An online Google doc (https://bit.ly/LLVMParRFC) containing this RFC
includes an additional Appendix (too long to post here) that describes
how three different parallel compilers -- an OpenMP compiler [3],
Tapir [4] and HPVM [6] -- can be expressed using this extension
mechanism. Intel's OpenMP compiler uses this approach for a
full-fledged implementation of OpenMP 4.5.

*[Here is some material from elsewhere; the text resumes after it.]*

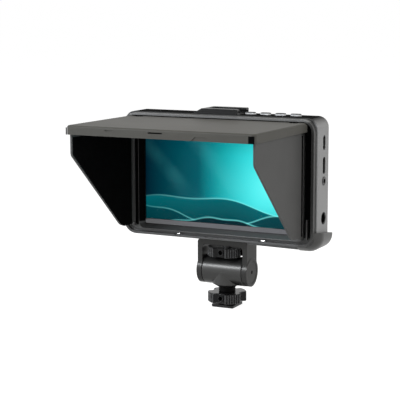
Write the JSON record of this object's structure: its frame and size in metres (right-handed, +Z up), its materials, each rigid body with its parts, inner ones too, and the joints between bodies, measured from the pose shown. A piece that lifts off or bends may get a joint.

We plan to discuss this RFC at the upcoming US LLVM Developers'
Meeting during the BoF, "Ideal versus Reality: Optimal Parallelism and
Offloading Support in LLVM."

DESIGN GOALS

The LLVM extension proposed here enables a separate parallel IR (or parallel
compiler) to be defined that "builds on" the existing LLVM IR by using LLVM
IR for sequential and optionally vector operations, while using separate new
constructs for expressing parallelism.  We outline five high-level goals in
extending LLVM to support parallelism in this manner:

1. The extension should be generally useful for handling modern parallel
   languages and parallel hardware.

2. The extension should have a minimal impact on existing analyses,
    transformations, code generators, and mainline client tools like
    front-ends, linkers, sanitizers and debuggers.

3. The extension should correctly express any restrictions required to
    preserve parallel semantics (of some parallel IR) in the face of LLVM's
    analyses and code transformations.

4. The extension should not inhibit effective compiler analysis and
    transformations of LLVM code fragments used by parallel, vector and
    offloading code.

5. The extension should support effective and efficient debugging of
    analyses and code transformations applied to parallel codes.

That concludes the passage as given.